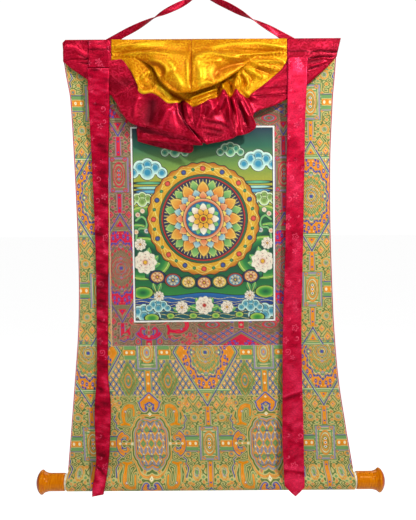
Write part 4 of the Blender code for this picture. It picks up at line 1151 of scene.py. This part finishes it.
class Picture:
    """Colours laid one over another, with dark outlines and fine gold lines kept apart."""

    def __init__(self, x, y, colour):
        self.x, self.y, self.colour = x, y, colour
        self.ink, self.gold = np.full((2, *x.shape), -5.0)

    def lay(self, inside, colour, ink=0.9, soft=0.6):
        colour = np.array(srgb(colour)) if isinstance(colour, tuple) else colour
        cover = np.clip(inside / (2 * soft) + 0.5, 0, 1)[..., None]
        self.colour += (colour - self.colour) * cover
        self.ink = np.minimum(self.ink, -inside)
        self.gold = np.minimum(self.gold, -inside)
        if ink:
            self.ink = np.maximum(self.ink, ink / 2 - abs(inside))

    def line(self, inside):
        self.gold = np.maximum(self.gold, inside)

    def disc(self, cx, cy, a, b=None):
        b = b or a
        return (1 - np.hypot((self.x - cx) / a, (self.y - cy) / b)) * min(a, b)

    def blob(self, cx, cy, a, b, depth, colours, ink):
        """A round shape whose colours run from its edge inwards over a depth."""
        inside = self.disc(cx, cy, a, b)
        self.lay(inside, shade(inside / depth, *colours), ink)
        return inside

    def rosette(self, cx, cy, count, degrees, start, end, wide, colours, ink):
        """Petals all round a centre, coloured from their start to their end."""
        dx, dy = self.x - cx, self.y - cy
        far = np.hypot(dx, dy)
        turn = from_nearest(np.arctan2(dy, dx) - math.radians(degrees), count)
        along = (far * np.cos(turn) - start) / (end - start)
        inside = petal_edge(along, abs(far * np.sin(turn)), wide)
        self.lay(inside, shade(along, *colours), ink)
        return inside

    def leaf(self, cx, cy, degrees, length, wide):
        turn = math.radians(degrees)
        dx, dy = self.x - cx, self.y - cy
        along = (dx * math.cos(turn) + dy * math.sin(turn)) / length
        across = abs(dy * math.cos(turn) - dx * math.sin(turn))
        inside = petal_edge(along, across, wide)
        self.lay(inside, shade(along, (10, 76, 54), (104, 180, 100)), ink=1.4)
        self.line(np.minimum(0.6 - across, np.minimum(inside - 0.6, 1.0)))

    def cloud(self, cx, cy, size, deep, mid):
        """Round lobes with pale rims, curled inside, over a flat tail."""
        discs = [self.disc(cx + dx * size, cy + dy * size, r * size) for dx, dy, r in PUFF]
        inside = np.max(discs, axis=0)
        self.lay(inside, (244, 247, 244), ink=1.5)
        for (_, _, r), disc in zip(PUFF, discs):
            self.lay(np.minimum(disc, inside) - 0.16 * r * size,
                     shade(disc / (0.75 * r * size) + 0.1, (214, 232, 236), mid, deep), ink=0)
        for (_, dy, r), disc in zip(PUFF, discs):
            curl = ring(disc - 0.42 * r * size, 1.3)
            curl = np.minimum(curl, self.y - cy - (dy - 0.15 * r) * size)
            self.ink = np.maximum(self.ink, np.minimum(curl, 0.35))

    def peony(self, cx, cy, size, tip, heart=(236, 170, 40)):
        for count, turn, *sizes in ((9, 0, 0.2, 1.0, 0.34), (8, 20, 0.15, 0.76, 0.27),
                                    (6, 5, 0.05, 0.5, 0.2)):
            self.rosette(cx, cy, count, turn, *(v * size for v in sizes),
                         (tip, (248, 206, 200), (252, 240, 232)), 1.2)
        self.lay(self.disc(cx, cy, 0.17 * size), heart, ink=1.0)

    def vine(self, points, wide, colour):
        """A curling stem along a smooth line."""
        line = spline(np.array(points, float), np.linspace(0, len(points) - 1, 8 * len(points)))
        inside = wide - abs(from_line(line.ravel(), self.x, self.y)[0])
        self.lay(inside, shade(inside / wide, colour, (150, 206, 130)), ink=1.3)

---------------

▶ **WHAT TO PRODUCE**
What you return should be the lines from the start of the data through the line with "self.ink = np.maximum(self.ink, ink", quoted exactly and nothing more.

▶ **EXERCISE RESULT**
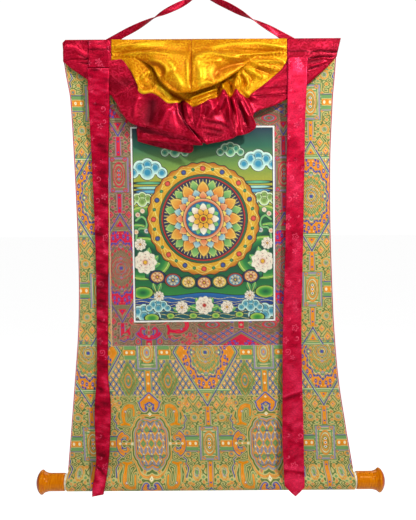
Write part 4 of the Blender code for this picture. It picks up at line 1151 of scene.py. This part finishes it.
class Picture:
    """Colours laid one over another, with dark outlines and fine gold lines kept apart."""

    def __init__(self, x, y, colour):
        self.x, self.y, self.colour = x, y, colour
        self.ink, self.gold = np.full((2, *x.shape), -5.0)

    def lay(self, inside, colour, ink=0.9, soft=0.6):
        colour = np.array(srgb(colour)) if isinstance(colour, tuple) else colour
        cover = np.clip(inside / (2 * soft) + 0.5, 0, 1)[..., None]
        self.colour += (colour - self.colour) * cover
        self.ink = np.minimum(self.ink, -inside)
        self.gold = np.minimum(self.gold, -inside)
        if ink:
            self.ink = np.maximum(self.ink, ink / 2 - abs(inside))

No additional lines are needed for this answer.